Ils étaient tous d’accord pour l’atmosphère feutrée de « See Me Now », une ballade acoustique à la fin de l’album. Avery, qui a fait sa transition en 2018, y parle de son obsession à se comparer aux hommes cis, et le fait de se sentir parfois inadapté et paranoïaque. « When I was young / for a girl, I was tough / now I’m figuring out / how you see me now » (« Quand j’étais jeune / pour une fille, j’étais coriace / maintenant je me demande / comment tu me vois maintenant »), chante-t-il sur des accords de guitare chaleureux et tendres. S’il avait déjà exprimé sous une forme impressionniste de telles angoisses dans certaines de ses chansons, c’est la première fois qu’il évoque ce sujet sans ambiguïté. « Ça a été une vraie cure pour moi », explique-t-il dans un souffle authentique, brut, typiquement Girlpool.

 

Les points de rupture formels et thématiques explorés sur Forgiveness, ensemble de chansons écrites par deux artistes avec chacun son esprit et son cœur à lui, auraient pu donner lieu à un album décousu sans projet clairement défini.

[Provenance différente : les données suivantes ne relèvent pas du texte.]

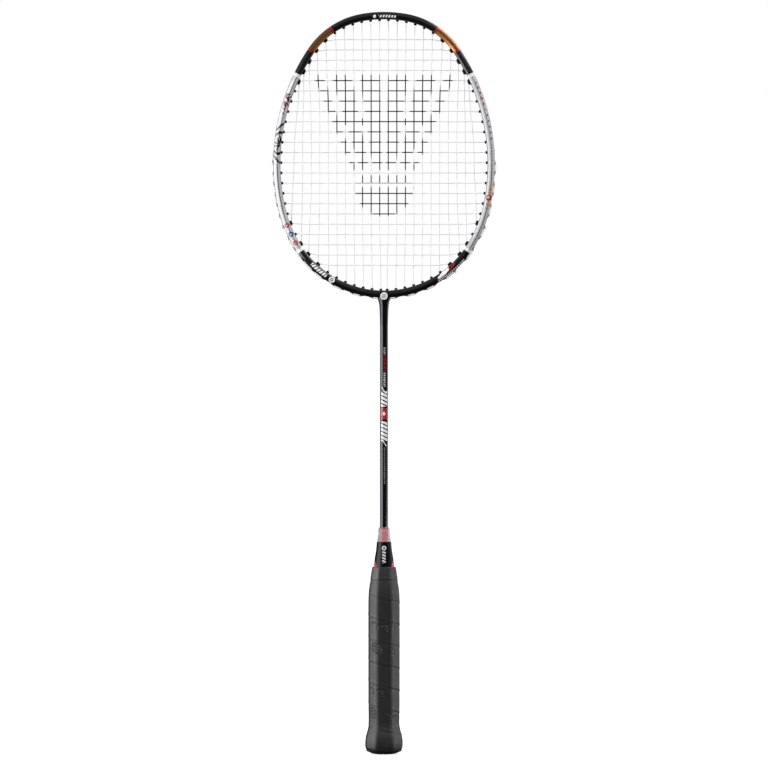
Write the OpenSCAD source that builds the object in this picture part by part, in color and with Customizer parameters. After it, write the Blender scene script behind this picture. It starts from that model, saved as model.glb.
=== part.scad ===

Entre les mains d’Avery et Harmony, cependant, ces lignes de faille génèrent plus de beauté que de tension, comme si dans le monde de Girlpool la tectonique des plaques n’était pas synonyme de désastre, mais marquait plutôt le début d’autre chose, délicieux et neuf. C’est un grand pas en avant pour deux des chroniqueurs de la vie et de l’amour les plus accomplis de cette génération.